• Raw data:
========================================================================
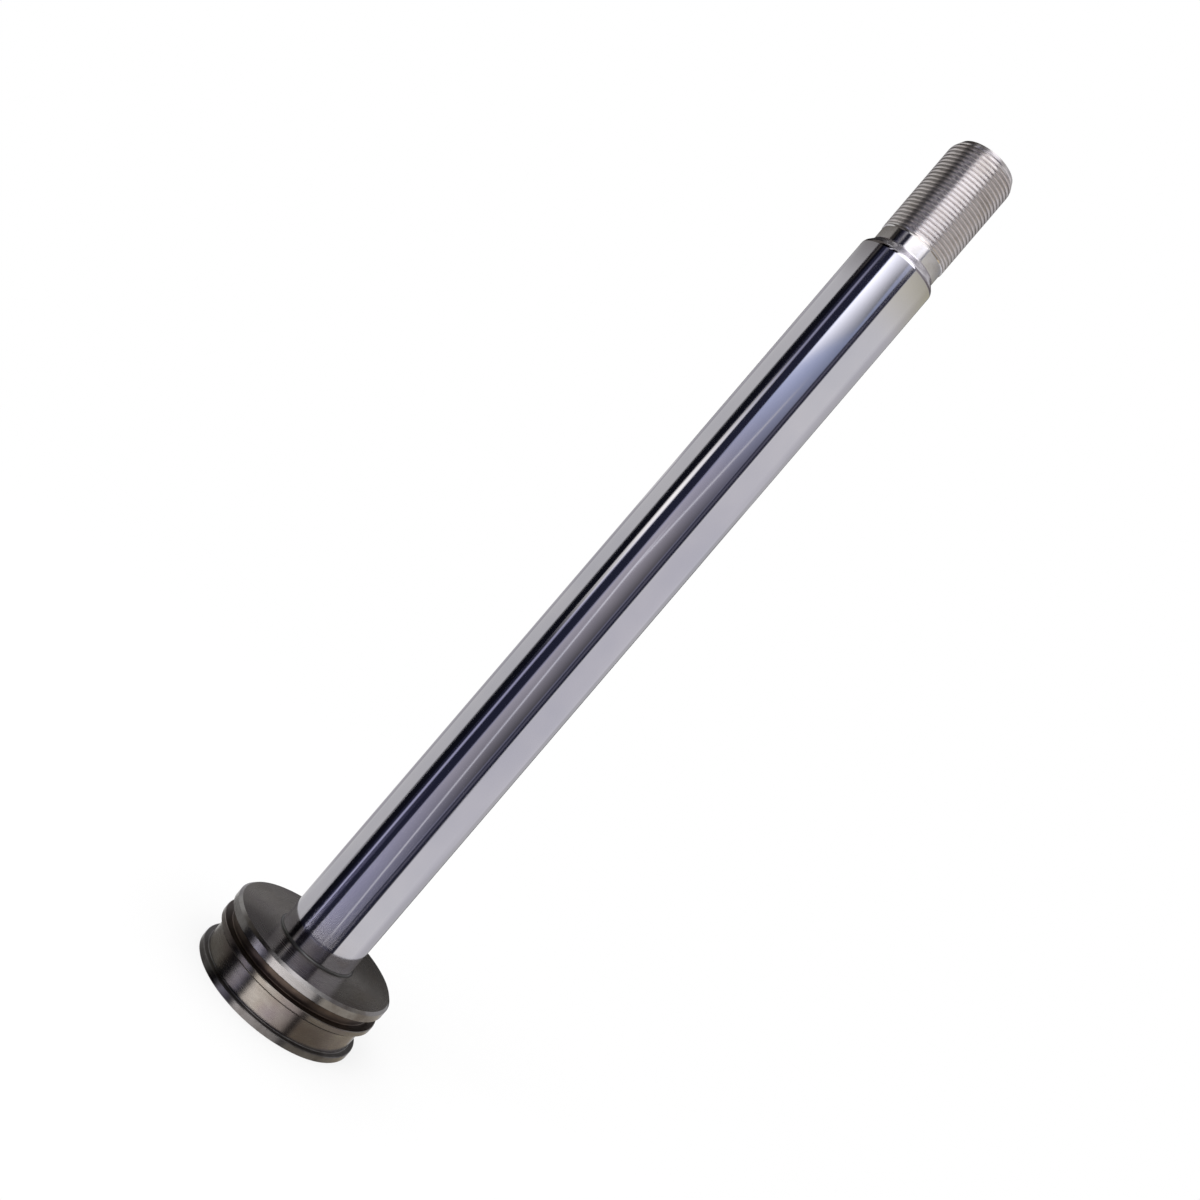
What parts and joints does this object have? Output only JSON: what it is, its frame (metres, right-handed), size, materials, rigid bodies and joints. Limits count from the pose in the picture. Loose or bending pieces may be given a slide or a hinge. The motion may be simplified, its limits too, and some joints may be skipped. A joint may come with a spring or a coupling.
{
  "type": "hydraulic cylinder piston rod",
  "caption": "One-piece hydraulic piston rod: grooved piston head, ground and chromed rod, and a fine-threaded end for a clevis or an eye.",
  "frame": {"origin": "centre of the piston head's end face, which the part stands on", "axes": "+Z along the rod's axis, from the piston head to the threaded end; X and Y are free, because the part is turned"},
  "size_m": [0.0824, 0.0824, 0.4745],
  "materials": {
    "chromed_steel": "ground and hard-chromed rod; head, neck and thread left as bare turned steel"
  },
  "bodies": {
    "root": {"piston_rod": "chromed_steel"}
  },
  "joints": []
}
========================================================================
Copy in full each line that holds the word "joints".

• Solution for this task:
What parts and joints does this object have? Output only JSON: what it is, its frame (metres, right-handed), size, materials, rigid bodies and joints. Limits count from the pose in the picture. Loose or bending pieces may be given a slide or a hinge. The motion may be simplified, its limits too, and some joints may be skipped. A joint may come with a spring or a coupling.
  "joints": []